As it was we got daily updates from the principal and it never seemed to become a big problem. I have heard through the grapevine that the doctors around here are no longer even testing to confirm H1N1. They are just diagnosing the flu.

I think the media blew this one out of proportion. Which is not to say that come fall we won't have a bigger flu problem.
 
If you send your kid to school during regular flu season there is no reason not to send them now. H1N1 is mild and much less of a problem than "normal" seasonal flu and far less deadly.

It's like being ok with a yard full of rattlesnakes but freaking out over a lizard.
 
It is the flu, not the black plague. My DD would be in school. The current swine flu virus is probably one of the more minor diseases she is exposed to every day.

Correct me if I am wrong, but MEDICAL SCIENCE has come a long way since 1918. Don't think we even had penicillin back then. I understand your concerns for your child with asthma, I really do. But as the pp said, this ain't the plague.

Right, this is a flu, not the plague. Although percentage wiswe the plague in the 1300's killed a larger proportion of the population, influenza in 1918 killed more people than any other outbreak of disease in human history. In raw numbers, influenza of 1918 killed more than plague, and more than AIDS today.

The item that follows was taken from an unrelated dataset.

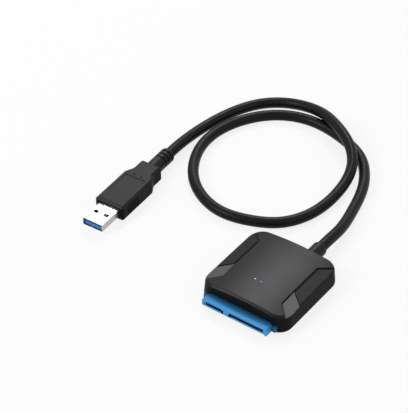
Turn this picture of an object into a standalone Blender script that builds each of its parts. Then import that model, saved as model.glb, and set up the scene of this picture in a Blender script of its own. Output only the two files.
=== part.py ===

As it stands now, it is mild for healthy people. Influenza ALWAYS mutates. That's why new vaccines are developed each year. Because this is such a highly contagious flu, if it mutates to something deadly or if god-forbid, it combines with another flu such as bird flu, we're in huge trouble.

Medical science has come a long way-that is true. If they make a vaccine now, for THIS virus, there is no way of knowing if it will be effective for a mutated virus if that happens in the fall. A virus traveled MUCH slower in 1918, nowadays a virus can get all over the world in no time flat with air travel.